Last Monday night I dreamed I drove Richard Nixon to the Kansas City International Airport after he’d delivered a speech in KC. I had offered him our guest room to stay the night, but”despite his schmaltzy cocker spaniel speech in 1952”he apologetically claimed a pet allergy and could not possibly abide our cocker spaniel, though he was certain she was a charming and disciplined animal. She isn’t, but in a dream many things are dreamlike.

He did ask if I wouldn’t take him to the airport afterward if it wasn’t too far out of my way going home. I told him our house is but two interstate exits from the airport and right on the way. So I dropped him off at the U.S. Airways gate and went home. He didn’t offer to pay gas.

I can’t say exactly where his dream speech was delivered. The place reminded me of the venue First Things uses for the Erasmus Lectures. Richly paneled and bespeaking an understated dignity that comes with age, importance, and huge endowments. The dinner matched the luncheon sandwich buffet served to the Erasmus symposium group the next day, including that marvelous squash soup. I had two bowls of that. I asked if I could get the recipe, but nobody was giving that away. Oh, that wasn’t the dream; that was real. But, dreamwise, Nixon and I bumped elbows at the buffet and fell into a warm, friendly conversation. We shared the same table until he was called to the podium.

It was a very good speech, especially from a man who has been dead since 1994. But, like the folk song, he was as “alive as you and me.” I went looking for him after the speech and found him inspecting the carbonator connections at the soda dispenser.

His speech”mind you, it was a dream and came all in a flash”put me back to May 1972. The Strategic Arms Limitations Talks ( SALT ) with the Soviet Union were then underway. Earlier that year Nixon had taken a national tour of China. Delicate conversations were buzzing throughout the world community. The U.S. wage and price freeze Nixon had imposed the year before seemed to tame the economy. U.S. troops in South Vietnam were being withdrawn, down to 24,000, and “Vietnamization” of the war was well along. The Paris peace talks with the North Vietnamese were making progress toward ending the war.

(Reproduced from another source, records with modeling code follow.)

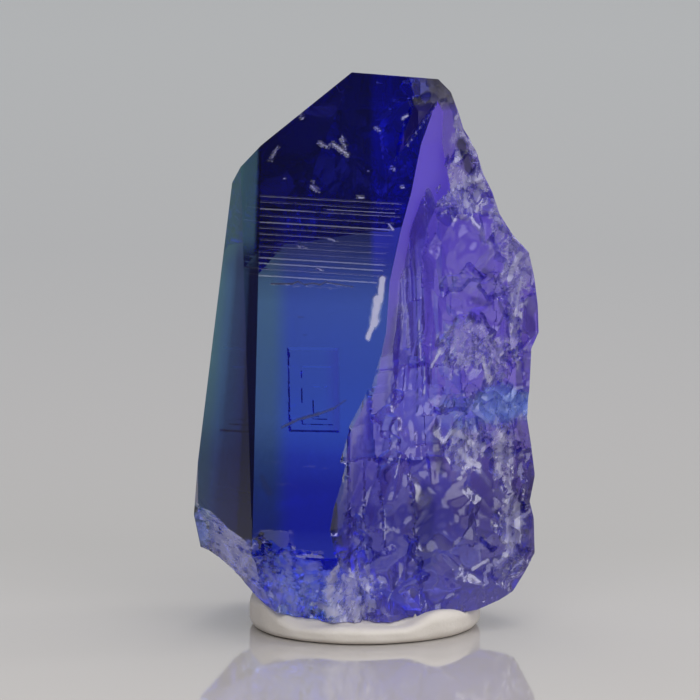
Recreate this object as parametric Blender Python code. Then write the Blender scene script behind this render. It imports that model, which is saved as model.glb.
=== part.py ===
"""A natural tanzanite crystal standing on a pressed pad of mounting putty.

The crystal is one solid: a flattened prism with flat growth faces in front, on the left and
behind, a sloping chisel top, and a broken right side and base with shell-shaped scoops.
The pad is a second solid, with a shallow pocket where the crystal is pressed into it.

Frame: metres, +Z up, the crystal's large growth face looks along -Y, and the origin is the
middle of the pad's flat underside. Sizes below are in millimetres and are scaled by MM.
"""

import math

import bmesh
import bpy
from mathutils import Euler, Matrix, Vector

MM = 0.001

# Driving dimensions, in millimetres
CRYSTAL_TOP = 31.4          # height of the chisel edge above the surface
HALF_DEPTH = 9.0            # half the depth of the block that the crystal is cut from
FACE_FOOT_Y = -6.7          # where the large front face would meet the surface
FACE_LEAN = 0.105           # how far the front face leans back per millimetre of height
BACK_FOOT_Y = 6.4           # where the back face would meet the surface
BACK_OUTWARD = (0.12, 1, 0.16)      # the way the back face looks: it leans forward going up
TOP_SLOPE = math.radians(57)    # fall of the chisel faces towards the back

PAD_RADIUS = 6.35
PAD_THICKNESS = 1.5
PAD_EDGE_RADIUS = 0.55
PAD_GAP = 0.3               # clearance between the putty and the crystal
PAD_GRIP_HEIGHT = 2.2       # the crystal's underside up to here shapes the pocket
PAD_SEGMENTS = 96
PAD_RIM_STEPS = 8
ICOSPHERE_INRADIUS = 0.79   # how near the faces of the coarse unit ball come to its middle

# The crystal's outline seen from the front, as (x, z). It starts at the chisel edge's left
# end and runs clockwise: the broken right side, the base, then the left side.
# Top and left lie outside the growth faces, which cut them.
FRONT_OUTLINE = [
    (-1.0, 33.0), (3.4, 33.0), (4.05, 31.0), (4.75, 30.2), (5.15, 29.0), (5.45, 27.9),
    (6.15, 26.7), (6.55, 25.3), (7.05, 24.2), (7.45, 22.9), (8.15, 21.8), (9.05, 20.9),
    (9.35, 19.5), (9.55, 17.9), (9.6, 16.4), (9.2, 15.6), (9.1, 13.4), (8.95, 11.6),
    (9.2, 10.0), (9.4, 8.4), (9.1, 6.9), (9.35, 5.9), (9.4, 4.1), (8.85, 3.1),
    (8.2, 2.1), (7.4, 1.7), (6.2, 1.3), (4.6, 1.25), (3.2, 1.3), (1.8, 1.05),
    (0.7, 1.02), (-1.6, 1.05), (-3.7, 1.15), (-5.4, 1.75), (-6.4, 2.5), (-7.3, 3.3),
    (-8.4, 3.9), (-11.0, 4.2), (-11.0, 28.0),
]

# The plane of the break at the right: a point on the front face where the break starts low
# down, one near the top, and one at the right edge.
BREAK_LOW = Vector((-1.0, -6.25, 4.3))
BREAK_HIGH = Vector((4.5, -3.5, 30.4))
BREAK_EDGE = Vector((9.5, -0.9, 17.0))

# Scoops: x and z of the middle seen from the front, half width, half height, depth, and
# tilt in degrees, clockwise from upright. The first four are the long smooth hollows
# along the front face, the others lie across the rest of the break.
LONG_SCOOPS = [
    (3.35, 25.4, 1.30, 7.0, 0.70, 12),
    (1.60, 17.4, 1.20, 6.4, 0.50, 6),
    (0.35, 10.6, 1.30, 5.2, 0.50, 9),
    (-0.65, 5.6, 0.80, 3.0, 0.45, 2),
]
BREAK_SCOOPS = [
    (5.35, 20.9, 1.50, 2.9, 0.70, -6),
    (7.10, 20.8, 1.35, 3.6, 0.80, 8),
    (5.55, 27.2, 1.05, 2.6, 0.85, 14),
    (6.70, 24.4, 1.20, 2.1, 0.75, 20),
    (8.90, 18.0, 1.05, 3.2, 0.60, -8),
    (6.90, 17.0, 1.30, 1.7, 0.75, 30),
    (5.10, 15.6, 1.20, 2.4, 0.60, -20),
    (7.80, 13.6, 1.55, 2.4, 0.80, 10),
    (2.90, 11.9, 1.30, 3.4, 0.70, 4),
    (5.30, 11.6, 1.45, 2.0, 0.75, -12),
    (8.60, 10.4, 0.95, 2.6, 0.60, 0),
    (6.70, 8.9, 1.70, 2.1, 0.80, 25),
    (4.30, 7.4, 1.60, 3.2, 0.95, -8),
    (1.90, 6.0, 1.15, 2.8, 0.80, 8),
    (8.00, 5.8, 1.10, 2.0, 0.70, -25),
    (6.30, 4.2, 1.90, 1.4, 0.85, 60),
    (3.60, 2.8, 1.40, 1.6, 0.90, 15),
]

# Cleavage steps in the break: x and z of the middle seen from the front, half height,
# depth, tilt in degrees, and which way the steep wall looks, 1 for right and -1 for left.
STEEP_WALL = math.radians(62)   # the steep wall's slope against the break's plane
FLOOR_SLOPE = math.radians(20)  # the gentle floor's
CLEAVAGE_STEPS = [
    (2.75, 17.2, 5.4, 0.55, 2, 1),
    (3.95, 20.6, 3.2, 0.50, 0, 1),
    (4.60, 27.3, 2.4, 0.55, 16, 1),
    (6.05, 25.2, 1.6, 0.70, 18, -1),
    (6.20, 22.6, 1.9, 0.55, -12, 1),
    (8.05, 16.3, 3.6, 0.55, 2, -1),
    (3.75, 14.2, 2.2, 0.60, -6, -1),
    (6.30, 13.6, 1.7, 0.65, 22, 1),
    (1.60, 9.4, 2.6, 0.45, 6, 1),
    (3.30, 9.0, 2.0, 0.60, -4, 1),
    (5.60, 9.9, 1.2, 0.55, 34, -1),
    (7.60, 10.9, 1.5, 0.50, -14, 1),
    (5.70, 6.6, 1.8, 0.70, 28, 1),
    (8.60, 7.4, 1.4, 0.50, 6, -1),
    (2.80, 4.6, 1.6, 0.60, 18, -1),
    (4.80, 3.9, 1.2, 0.50, -40, 1),
]

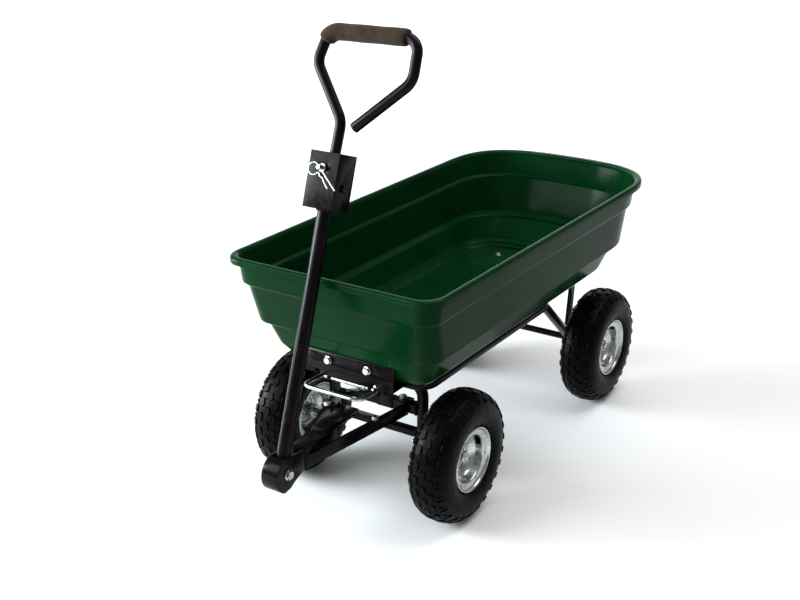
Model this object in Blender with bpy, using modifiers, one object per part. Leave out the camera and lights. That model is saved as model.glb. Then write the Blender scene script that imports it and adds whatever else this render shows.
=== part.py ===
"""Garden dump cart: a moulded tub on a tube chassis with four pneumatic wheels, a steered front
axle and a pull handle with a folding D grip. Metres, +Z up, the handle end towards -Y."""

import math

import bmesh
import bpy
from mathutils import Matrix, Vector

# Driving dimensions, in metres.
HALF_LENGTH = 0.580
TUB_HALF_WIDTH = 0.230
WHEELBASE = 0.624
HALF_TRACK = 0.180
WHEEL_R = 0.130
TYRE_HALF_WIDTH = 0.0425
RIM_Z = 0.500
FLOOR_Z = 0.2935
SHEET = 0.003
GAP = 0.0003
TUBE_R = 0.011

# Places worked out from them.
NOSE_R = 0.0335
FRONT_Y = -0.243
REAR_Y = FRONT_Y + WHEELBASE
PIVOT = Vector((0, -HALF_LENGTH + NOSE_R, 0.181))
LEAN = math.radians(18.4)
STEM_DIR = Vector((0, math.sin(LEAN), math.cos(LEAN)))
STEM_OUT = Vector((0, math.cos(LEAN), -math.sin(LEAN)))
HINGE = Vector((0, REAR_Y + 0.017, 0.270))
BAIL_AXIS = Vector((0, FRONT_Y - 0.092, 0.2695))
FOLD_S = 0.505
PIN_S = 0.535

# Radii of the running parts.
AXLE_R = 0.0075
PIVOT_BOLT_R = 0.0050
KINGPIN_R = 0.0060
HINGE_ROD_R = 0.0050
WIRE_R = 0.0035
GRIP_TUBE_R = 0.0090
STEM_R = 0.0125

for old in list(bpy.data.objects):
    bpy.data.objects.remove(old)

PARTS = bpy.data.collections.new("garden_cart")
HELPERS = bpy.data.collections.new("cutters")
for made in (PARTS, HELPERS):
    bpy.context.scene.collection.children.link(made)


def material(name, color, roughness, metallic=0.0):
    made = bpy.data.materials.new(name)
    made.use_nodes = True
    shader = made.node_tree.nodes["Principled BSDF"]
    shader.inputs["Base Color"].default_value = (*color, 1)
    shader.inputs["Roughness"].default_value = roughness
    shader.inputs["Metallic"].default_value = metallic
    return made


GREEN = material("green_plastic", (0.010, 0.095, 0.035), 0.25)
BLACK = material("black_paint", (0.012, 0.012, 0.013), 0.30)
ZINC = material("zinc", (0.62, 0.63, 0.64), 0.32, 1.0)
RUBBER = material("tyre_rubber", (0.018, 0.018, 0.018), 0.60)
FOAM = material("grip_foam", (0.035, 0.024, 0.020), 0.85)


def place(name, mesh, finish=None, at=None):
    """An object in the parts collection, or a hidden helper when it has no finish."""
    obj = bpy.data.objects.new(name, mesh)
    (PARTS if finish else HELPERS).objects.link(obj)
    if finish:
        mesh.materials.clear()
        mesh.materials.append(finish)
    else:
        obj.hide_render = True
        obj.display_type = "WIRE"
    if at is not None:
        obj.matrix_world = at
    return obj


def mesh_of(build):
    """A mesh from a function that fills a bmesh."""
    bm = bmesh.new()
    build(bm)
    mesh = bpy.data.meshes.new("piece")
    bm.to_mesh(mesh)
    bm.free()
    return mesh


def boolean(obj, other, operation):
    made = obj.modifiers.new(operation.lower(), "BOOLEAN")
    made.operation = operation
    made.object = other
    return obj


def joined(obj, *others):
    for other in others:
        boolean(obj, other, "UNION")
    return obj


def cut(obj, *others):
    for other in others:
        boolean(obj, other, "DIFFERENCE")
    return obj


def smooth(obj, angle=40):
    obj.data.shade_smooth()
    obj.data.set_sharp_from_angle(angle=math.radians(angle))
    return obj


def block(name, low, high, finish=None, at=None):
    """A box between two corners."""
    low, high = Vector(low), Vector(high)

    def build(bm):
        bmesh.ops.create_cube(bm, size=1)
        bmesh.ops.scale(bm, vec=high - low, verts=bm.verts)
        bmesh.ops.translate(bm, vec=(low + high) / 2, verts=bm.verts)

    return place(name, mesh_of(build), finish, at)


def rod(name, start, end, radius, finish=None, segments=16, at=None):
    """A cylinder between two points."""
    start, end = Vector(start), Vector(end)
    along = end - start

    def build(bm):
        bmesh.ops.create_cone(
            bm, cap_ends=True, segments=segments, radius1=radius, radius2=radius, depth=along.length
        )
        turn = along.to_track_quat("Z", "Y").to_matrix().to_4x4()
        bmesh.ops.transform(bm, matrix=Matrix.Translation((start + end) / 2) @ turn, verts=bm.verts)

    return smooth(place(name, mesh_of(build), finish, at))


def prism(name, outline, x_low, x_high, finish=None, at=None):
    """A plate with a (y, z) outline, from x_low to x_high."""

    def build(bm):
        verts = [bm.verts.new((x_low, y, z)) for y, z in outline]
        face = bm.faces.new(verts)
        made = bmesh.ops.extrude_face_region(bm, geom=[face])["geom"]
        moved = [item for item in made if isinstance(item, bmesh.types.BMVert)]
        bmesh.ops.translate(bm, vec=(x_high - x_low, 0, 0), verts=moved)
        bmesh.ops.recalc_face_normals(bm, faces=bm.faces)

    return place(name, mesh_of(build), finish, at)


def turned(name, profile, finish, centre, steps):
    """A ring turned about X: a closed profile of (x, radius) points, listed clockwise."""
    mesh = bpy.data.meshes.new("profile")
    points = [(x, 0, radius) for x, radius in profile]
    count = len(points)
    mesh.from_pydata(points, [(i, (i + 1) % count) for i in range(count)], [])
    obj = place(name, mesh, finish, Matrix.Translation(centre))
    screw = obj.modifiers.new("turn", "SCREW")
    screw.axis = "X"
    screw.steps = screw.render_steps = steps
    screw.use_normal_flip = True
    screw.use_smooth_shade = True
    screw.merge_threshold = 1e-5
    return obj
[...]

Still, the North Vietnamese had crossed DMZ in strength early that year, launching an offensive that South Vietnam could barely contain alone. The president announced the mining of Haiphong Harbor May 9, to be accompanied by heavy bombing that did not end until mid-October, the first air campaign since 1968. Bombing resumed over Christmas, following the November elections.

By May 1972, I had been working for a congressman but four months. I remember a worried hush in our congressional cubicles. Soviet ships visited Haiphong; what would sinking one of them mean internationally? Would the Soviets shoot back? I called home, frightened, and talked with Kansas friends and family.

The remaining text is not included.